Integrated Maritime Data Synthesis
The current response is siloed. The UK Hydrographic Office, the Royal Navy, and private telecommunications firms often maintain separate data sets regarding seabed activity. A unified Maritime Domain Awareness (MDA) center is required to synthesize AIS (Automatic Identification System) data, satellite imagery, and underwater acoustic signals. If a Russian "research" vessel slows down over a known cable junction, the response should be an automated launch of a drone swarm to document the activity, not just the dispatch of a frigate hours later.
Legal and Diplomatic Friction Points
The UN Convention on the Law of the Sea (UNCLOS) provides significant freedom of navigation, which Russia exploits. However, the UK has not fully utilized the "Environmental Protection" or "Safety of Navigation" clauses to create exclusion zones around critical infrastructure. By designating specific blocks of the North Sea as "High-Sensitivity Infrastructure Zones," the UK could establish legal grounds for more assertive boarding or redirection of foreign vessels that deviate from standard transit lanes.
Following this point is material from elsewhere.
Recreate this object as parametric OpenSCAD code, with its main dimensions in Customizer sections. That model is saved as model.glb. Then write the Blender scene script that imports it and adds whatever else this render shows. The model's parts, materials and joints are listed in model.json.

The Bottleneck of Fleet Modernization
The Type 26 and Type 31 frigate programs are the eventual solution to the hull-count problem, but they are years away from reaching full operational capability. This creates a "vulnerability window" between 2024 and 2029. During this period, Russia will likely increase the frequency and complexity of its incursions, potentially involving coordinated "swarming" of the English Channel or the Irish Sea to test the UK's ability to respond to simultaneous threats.
The Starmer administration faces a binary choice: either increase defense spending beyond the current 2.5% GDP target to fast-track maritime autonomy or accept a permanent state of Russian presence within the UK's sphere of influence. The current policy of "doing more with less" has reached its structural limit. The fleet is too small, the area to be covered is too large, and the adversary is too persistent.
Deterrence through Transparency
One of the most effective tools against Grey Zone activity is the weaponization of information. Currently, the Ministry of Defence (MoD) releases limited information and imagery of these intercepts. A more aggressive communication strategy would involve the real-time public release of high-resolution sensor data showing Russian vessels engaging in suspicious activity. By exposing the specific technical nature of Russian encroachment—such as the deployment of submersibles near cables—the UK can build international pressure and clarify the intent behind these "routine" transits. This shifts the narrative from a bilateral UK-Russia spat to a global security issue involving the integrity of the internet and international finance.
The UK must stop viewing these naval incursions as isolated incidents of "laughing" or "gauntlet throwing." They are data-gathering missions and economic stress tests. To counter them, the UK must decouple its response from the physical presence of its shrinking surface fleet and move toward a high-tech, persistent surveillance mesh that makes the seabed as transparent as the sky. Failure to do so grants Russia a permanent, unmonitored foothold on the UK’s most critical economic doorstep.
Immediate tactical priority must be given to the deployment of persistent UUV patrols in the GIUK Gap and the North Sea. The Royal Navy should prioritize the procurement of "off-the-shelf" commercial subsea monitoring technology to bridge the gap until the Type 26 fleet arrives. Relying on 5,000-ton frigates to monitor 50-pound AUVs is a strategic mismatch that will lead to the eventual exhaustion of British maritime power.